[Begin]
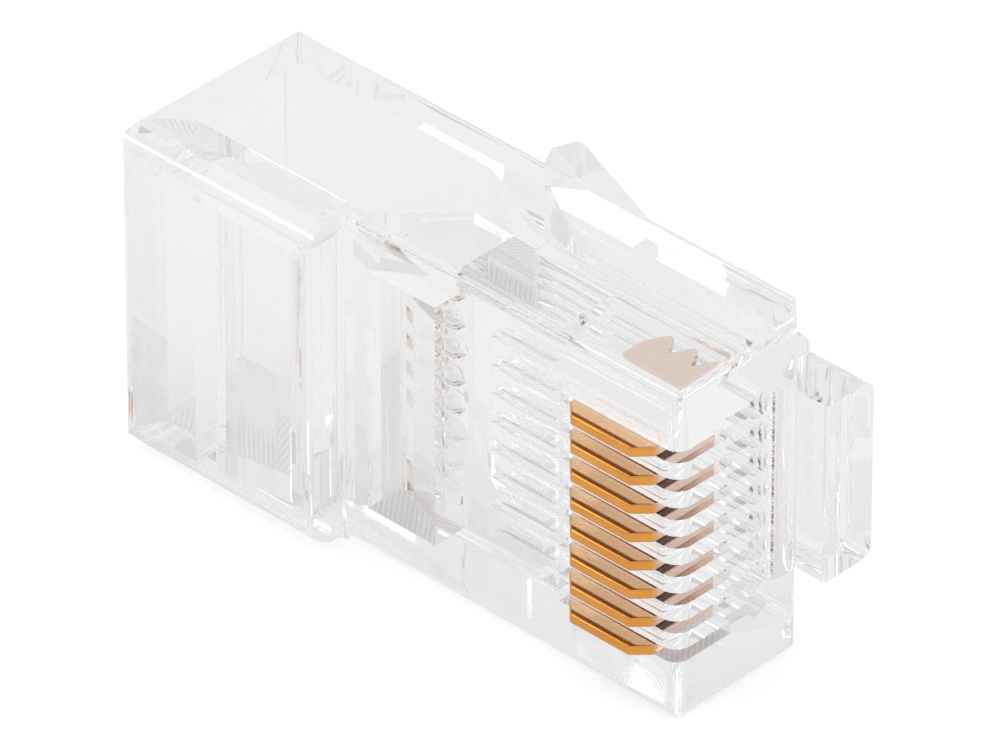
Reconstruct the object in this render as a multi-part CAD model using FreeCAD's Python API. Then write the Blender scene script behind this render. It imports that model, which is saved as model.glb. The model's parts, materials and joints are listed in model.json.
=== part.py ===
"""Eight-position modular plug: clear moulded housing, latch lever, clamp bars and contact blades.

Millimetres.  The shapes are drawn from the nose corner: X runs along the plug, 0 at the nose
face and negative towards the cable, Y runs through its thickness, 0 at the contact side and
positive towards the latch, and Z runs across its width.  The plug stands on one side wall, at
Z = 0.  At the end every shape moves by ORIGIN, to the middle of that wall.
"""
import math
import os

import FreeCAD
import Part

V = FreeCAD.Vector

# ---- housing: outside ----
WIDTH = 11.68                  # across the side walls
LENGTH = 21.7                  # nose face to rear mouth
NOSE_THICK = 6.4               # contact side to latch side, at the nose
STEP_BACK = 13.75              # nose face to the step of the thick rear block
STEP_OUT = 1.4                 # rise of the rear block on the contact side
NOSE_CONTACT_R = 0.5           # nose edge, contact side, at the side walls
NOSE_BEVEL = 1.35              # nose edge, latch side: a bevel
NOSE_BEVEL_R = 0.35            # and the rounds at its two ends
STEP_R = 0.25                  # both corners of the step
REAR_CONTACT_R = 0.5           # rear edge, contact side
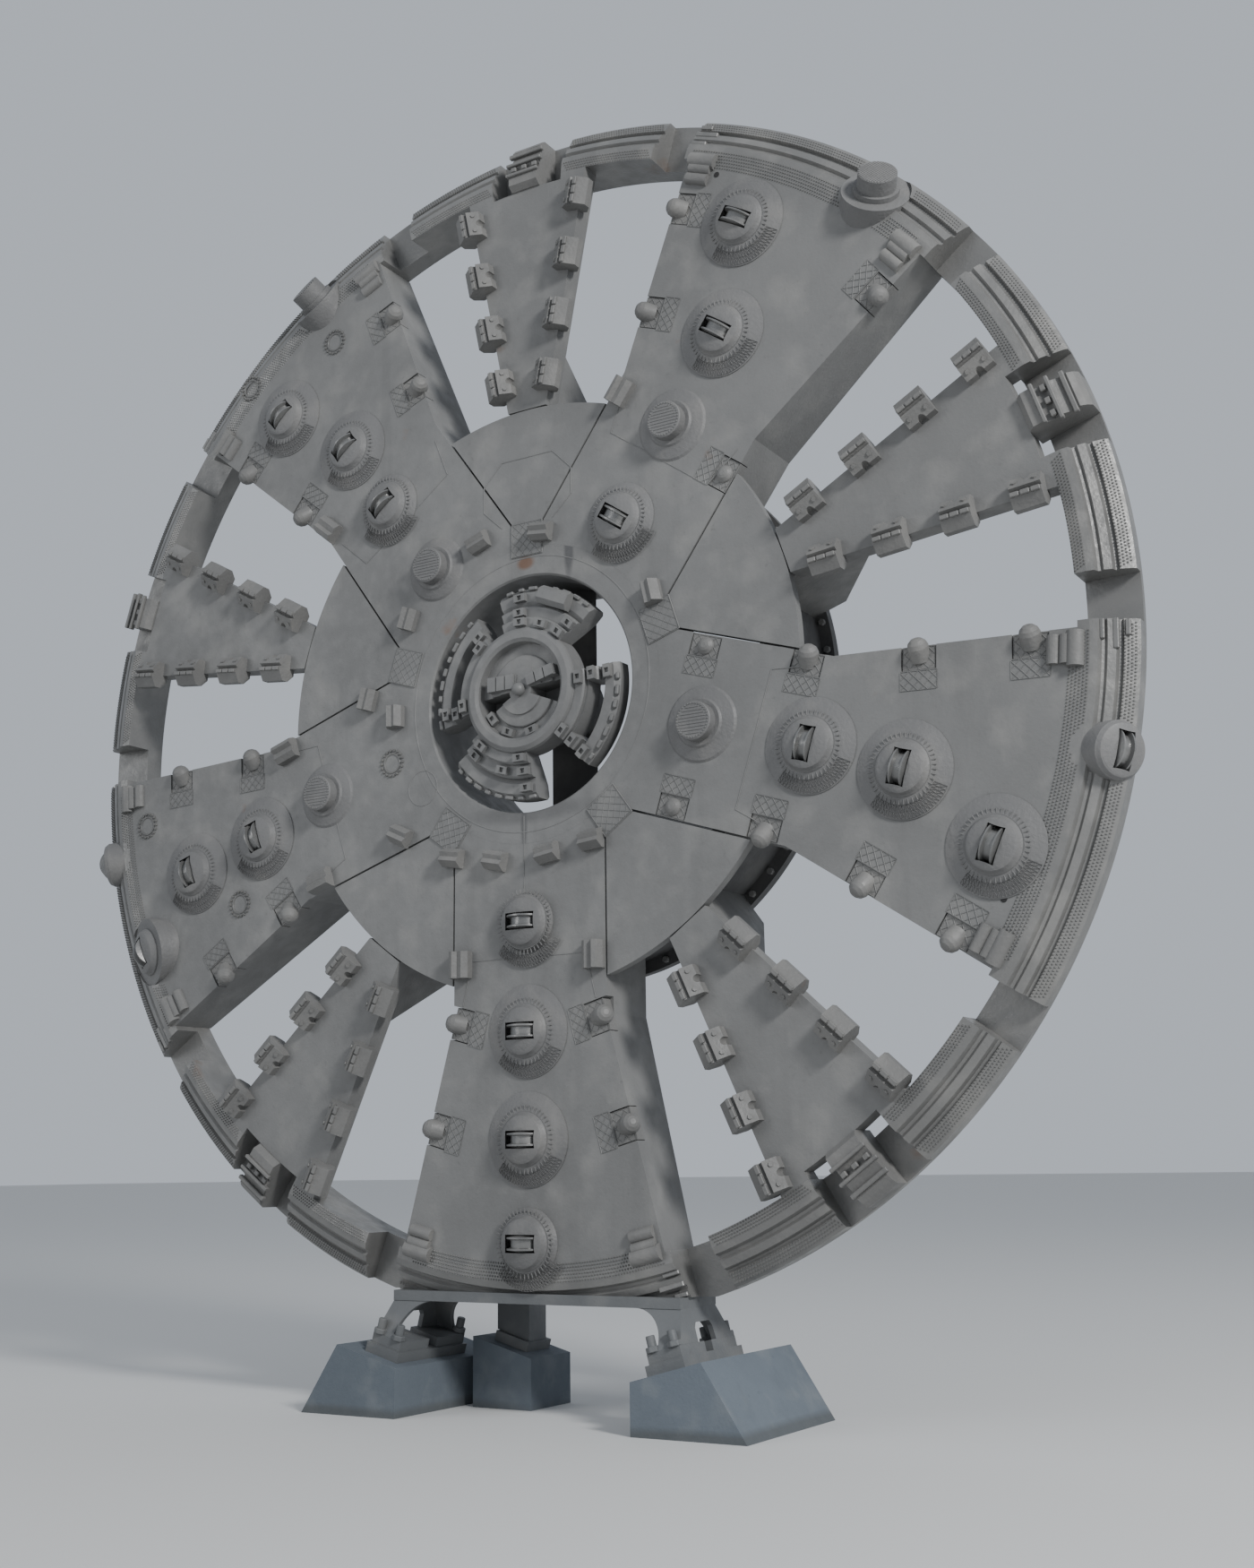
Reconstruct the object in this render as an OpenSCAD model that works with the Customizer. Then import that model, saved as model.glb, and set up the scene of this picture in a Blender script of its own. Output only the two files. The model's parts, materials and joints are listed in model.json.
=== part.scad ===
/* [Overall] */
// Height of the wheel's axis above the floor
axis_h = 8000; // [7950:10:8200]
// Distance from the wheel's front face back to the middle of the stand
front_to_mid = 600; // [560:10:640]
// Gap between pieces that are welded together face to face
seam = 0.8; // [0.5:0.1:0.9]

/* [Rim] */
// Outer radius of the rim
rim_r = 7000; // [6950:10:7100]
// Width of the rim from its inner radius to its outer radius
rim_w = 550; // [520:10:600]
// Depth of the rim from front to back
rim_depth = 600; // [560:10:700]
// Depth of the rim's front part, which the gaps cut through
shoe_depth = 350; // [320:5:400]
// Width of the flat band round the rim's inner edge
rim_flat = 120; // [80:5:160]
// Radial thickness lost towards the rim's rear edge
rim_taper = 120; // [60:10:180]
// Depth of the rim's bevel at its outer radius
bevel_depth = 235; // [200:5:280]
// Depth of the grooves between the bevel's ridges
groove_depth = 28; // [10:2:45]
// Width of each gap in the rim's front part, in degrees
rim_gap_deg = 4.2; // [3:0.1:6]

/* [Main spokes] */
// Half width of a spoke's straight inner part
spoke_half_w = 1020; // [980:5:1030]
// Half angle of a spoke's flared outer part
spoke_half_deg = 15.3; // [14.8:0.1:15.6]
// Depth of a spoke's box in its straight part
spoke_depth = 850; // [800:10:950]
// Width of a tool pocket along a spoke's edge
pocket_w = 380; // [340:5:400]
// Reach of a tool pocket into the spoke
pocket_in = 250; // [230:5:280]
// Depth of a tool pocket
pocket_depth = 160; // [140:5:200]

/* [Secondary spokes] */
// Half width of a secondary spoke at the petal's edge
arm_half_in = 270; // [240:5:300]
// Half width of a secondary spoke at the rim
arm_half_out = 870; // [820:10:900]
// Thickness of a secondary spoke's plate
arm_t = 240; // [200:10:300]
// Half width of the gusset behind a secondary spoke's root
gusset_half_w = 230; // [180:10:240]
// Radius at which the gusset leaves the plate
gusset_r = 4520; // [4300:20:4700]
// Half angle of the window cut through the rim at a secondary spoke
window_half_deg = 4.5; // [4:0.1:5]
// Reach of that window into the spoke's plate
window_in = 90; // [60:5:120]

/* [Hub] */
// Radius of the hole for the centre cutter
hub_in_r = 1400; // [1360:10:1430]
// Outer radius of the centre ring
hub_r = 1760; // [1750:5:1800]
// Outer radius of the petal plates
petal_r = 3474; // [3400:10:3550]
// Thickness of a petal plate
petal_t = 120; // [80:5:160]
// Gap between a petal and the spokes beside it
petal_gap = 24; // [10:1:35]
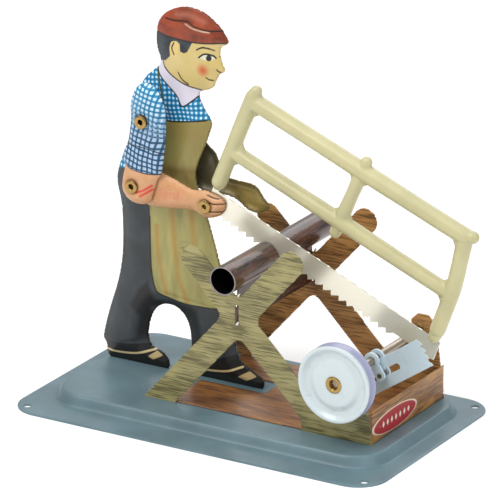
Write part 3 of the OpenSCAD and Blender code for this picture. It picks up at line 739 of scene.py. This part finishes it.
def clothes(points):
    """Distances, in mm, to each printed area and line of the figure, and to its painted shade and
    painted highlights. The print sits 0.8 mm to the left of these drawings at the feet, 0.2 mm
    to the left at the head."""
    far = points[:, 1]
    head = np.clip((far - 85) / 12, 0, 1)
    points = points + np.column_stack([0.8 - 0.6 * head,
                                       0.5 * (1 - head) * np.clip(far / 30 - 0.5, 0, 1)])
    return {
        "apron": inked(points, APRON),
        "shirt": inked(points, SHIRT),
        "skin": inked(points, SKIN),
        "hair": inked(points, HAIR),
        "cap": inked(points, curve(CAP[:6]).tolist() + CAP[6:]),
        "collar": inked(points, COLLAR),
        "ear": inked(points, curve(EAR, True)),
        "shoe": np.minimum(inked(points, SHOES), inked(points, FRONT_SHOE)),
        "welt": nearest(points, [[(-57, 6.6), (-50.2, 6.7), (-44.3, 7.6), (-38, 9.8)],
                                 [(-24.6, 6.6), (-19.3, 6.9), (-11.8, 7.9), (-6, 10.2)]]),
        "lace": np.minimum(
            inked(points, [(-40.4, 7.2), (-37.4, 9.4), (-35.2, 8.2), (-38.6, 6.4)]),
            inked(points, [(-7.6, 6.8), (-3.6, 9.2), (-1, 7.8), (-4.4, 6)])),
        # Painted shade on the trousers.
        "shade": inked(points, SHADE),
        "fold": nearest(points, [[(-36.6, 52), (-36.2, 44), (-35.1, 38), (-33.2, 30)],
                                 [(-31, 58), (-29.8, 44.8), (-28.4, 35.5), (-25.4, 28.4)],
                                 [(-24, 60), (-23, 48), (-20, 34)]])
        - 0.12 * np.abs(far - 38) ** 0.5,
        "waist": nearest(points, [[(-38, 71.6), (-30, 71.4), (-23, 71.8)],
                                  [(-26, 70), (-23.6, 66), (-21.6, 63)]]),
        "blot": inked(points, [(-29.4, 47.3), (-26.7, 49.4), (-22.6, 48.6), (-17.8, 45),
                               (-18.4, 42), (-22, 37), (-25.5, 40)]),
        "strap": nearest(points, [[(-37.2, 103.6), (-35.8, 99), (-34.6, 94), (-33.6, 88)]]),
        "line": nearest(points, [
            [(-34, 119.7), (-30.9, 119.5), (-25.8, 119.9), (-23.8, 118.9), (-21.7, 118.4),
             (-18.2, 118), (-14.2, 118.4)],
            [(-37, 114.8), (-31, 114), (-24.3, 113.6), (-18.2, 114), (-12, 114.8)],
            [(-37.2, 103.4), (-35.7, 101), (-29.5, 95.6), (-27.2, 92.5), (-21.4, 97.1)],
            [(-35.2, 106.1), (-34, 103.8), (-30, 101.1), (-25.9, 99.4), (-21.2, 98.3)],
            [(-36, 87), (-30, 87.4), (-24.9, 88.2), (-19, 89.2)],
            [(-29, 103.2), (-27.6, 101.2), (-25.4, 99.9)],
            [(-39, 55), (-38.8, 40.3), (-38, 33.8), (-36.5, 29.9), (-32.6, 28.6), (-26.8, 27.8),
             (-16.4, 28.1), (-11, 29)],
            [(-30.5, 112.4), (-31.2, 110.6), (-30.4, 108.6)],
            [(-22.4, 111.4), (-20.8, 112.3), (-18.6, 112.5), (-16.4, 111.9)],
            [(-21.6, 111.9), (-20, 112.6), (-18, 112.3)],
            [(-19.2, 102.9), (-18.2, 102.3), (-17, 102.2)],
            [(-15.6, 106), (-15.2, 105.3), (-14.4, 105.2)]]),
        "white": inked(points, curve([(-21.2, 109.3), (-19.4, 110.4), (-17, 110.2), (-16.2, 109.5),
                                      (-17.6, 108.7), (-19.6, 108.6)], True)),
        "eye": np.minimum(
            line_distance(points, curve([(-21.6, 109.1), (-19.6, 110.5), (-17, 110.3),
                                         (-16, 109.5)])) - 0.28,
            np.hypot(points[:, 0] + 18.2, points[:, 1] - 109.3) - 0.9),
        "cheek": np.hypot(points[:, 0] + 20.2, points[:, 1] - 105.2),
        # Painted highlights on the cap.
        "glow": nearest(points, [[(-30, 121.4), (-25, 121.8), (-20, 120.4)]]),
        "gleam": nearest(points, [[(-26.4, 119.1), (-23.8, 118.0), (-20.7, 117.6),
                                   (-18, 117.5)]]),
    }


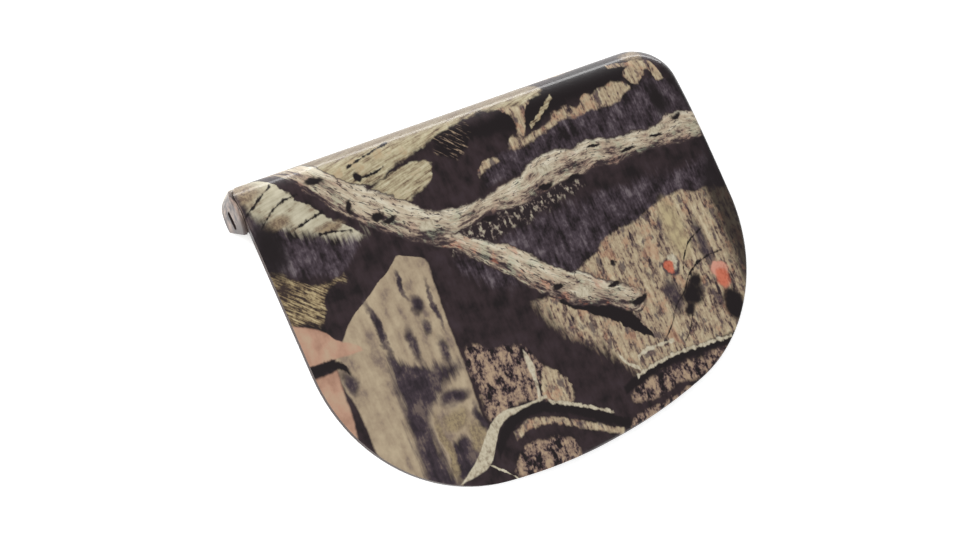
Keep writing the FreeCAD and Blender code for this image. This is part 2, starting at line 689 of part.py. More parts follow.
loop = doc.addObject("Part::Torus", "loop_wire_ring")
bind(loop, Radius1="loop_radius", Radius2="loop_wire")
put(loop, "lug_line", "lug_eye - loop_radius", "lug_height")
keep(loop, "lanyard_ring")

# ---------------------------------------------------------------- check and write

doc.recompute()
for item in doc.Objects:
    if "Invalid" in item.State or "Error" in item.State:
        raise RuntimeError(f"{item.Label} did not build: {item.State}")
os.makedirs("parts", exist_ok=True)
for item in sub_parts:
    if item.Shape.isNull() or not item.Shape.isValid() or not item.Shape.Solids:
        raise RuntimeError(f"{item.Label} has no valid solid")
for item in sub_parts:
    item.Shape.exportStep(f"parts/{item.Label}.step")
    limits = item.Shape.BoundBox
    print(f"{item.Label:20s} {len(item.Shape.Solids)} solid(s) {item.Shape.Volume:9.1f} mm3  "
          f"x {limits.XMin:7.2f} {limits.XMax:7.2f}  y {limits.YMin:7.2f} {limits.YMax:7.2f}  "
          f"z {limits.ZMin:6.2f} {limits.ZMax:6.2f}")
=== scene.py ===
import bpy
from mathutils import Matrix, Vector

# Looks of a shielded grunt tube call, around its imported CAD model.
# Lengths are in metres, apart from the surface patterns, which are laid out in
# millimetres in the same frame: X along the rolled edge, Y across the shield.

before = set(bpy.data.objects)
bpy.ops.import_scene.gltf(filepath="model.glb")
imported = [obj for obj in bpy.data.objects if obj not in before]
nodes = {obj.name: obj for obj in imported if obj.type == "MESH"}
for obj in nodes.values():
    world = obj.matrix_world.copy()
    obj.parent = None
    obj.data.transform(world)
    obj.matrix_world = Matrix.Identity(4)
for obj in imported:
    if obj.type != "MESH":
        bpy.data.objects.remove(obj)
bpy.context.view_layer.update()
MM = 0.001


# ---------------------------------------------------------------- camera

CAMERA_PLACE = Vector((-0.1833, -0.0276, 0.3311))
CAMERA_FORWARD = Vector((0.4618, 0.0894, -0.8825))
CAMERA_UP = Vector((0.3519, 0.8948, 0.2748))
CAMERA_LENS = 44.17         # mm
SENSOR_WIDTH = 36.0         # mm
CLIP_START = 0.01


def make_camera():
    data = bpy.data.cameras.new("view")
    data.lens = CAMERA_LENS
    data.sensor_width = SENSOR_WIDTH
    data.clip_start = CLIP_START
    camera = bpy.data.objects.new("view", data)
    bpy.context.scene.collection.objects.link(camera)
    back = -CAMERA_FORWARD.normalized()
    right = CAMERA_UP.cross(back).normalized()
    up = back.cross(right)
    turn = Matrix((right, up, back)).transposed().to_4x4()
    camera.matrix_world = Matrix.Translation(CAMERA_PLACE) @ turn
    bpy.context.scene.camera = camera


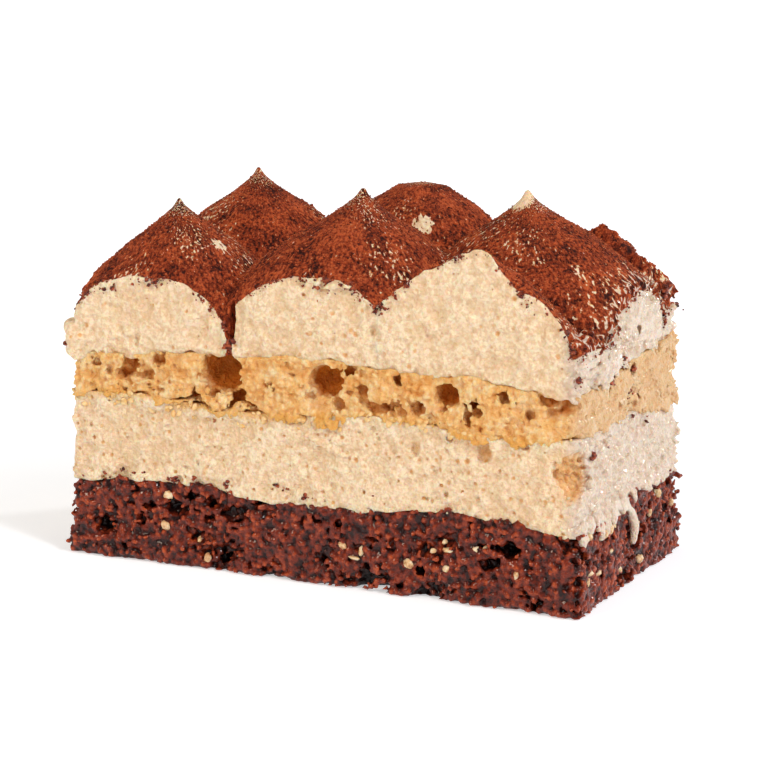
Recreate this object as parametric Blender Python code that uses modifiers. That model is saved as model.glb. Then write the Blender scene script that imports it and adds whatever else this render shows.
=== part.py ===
[End]
What you have to do — Starting at the line that contains "doc.recompute()" and ending at the line that contains "in imported if", retype each line exactly; omit everything outside that range.

Right answer —
doc.recompute()
for item in doc.Objects:
    if "Invalid" in item.State or "Error" in item.State:
        raise RuntimeError(f"{item.Label} did not build: {item.State}")
os.makedirs("parts", exist_ok=True)
for item in sub_parts:
    if item.Shape.isNull() or not item.Shape.isValid() or not item.Shape.Solids:
        raise RuntimeError(f"{item.Label} has no valid solid")
for item in sub_parts:
    item.Shape.exportStep(f"parts/{item.Label}.step")
    limits = item.Shape.BoundBox
    print(f"{item.Label:20s} {len(item.Shape.Solids)} solid(s) {item.Shape.Volume:9.1f} mm3  "
          f"x {limits.XMin:7.2f} {limits.XMax:7.2f}  y {limits.YMin:7.2f} {limits.YMax:7.2f}  "
          f"z {limits.ZMin:6.2f} {limits.ZMax:6.2f}")
=== scene.py ===
import bpy
from mathutils import Matrix, Vector

# Looks of a shielded grunt tube call, around its imported CAD model.
# Lengths are in metres, apart from the surface patterns, which are laid out in
# millimetres in the same frame: X along the rolled edge, Y across the shield.

before = set(bpy.data.objects)
bpy.ops.import_scene.gltf(filepath="model.glb")
imported = [obj for obj in bpy.data.objects if obj not in before]
nodes = {obj.name: obj for obj in imported if obj.type == "MESH"}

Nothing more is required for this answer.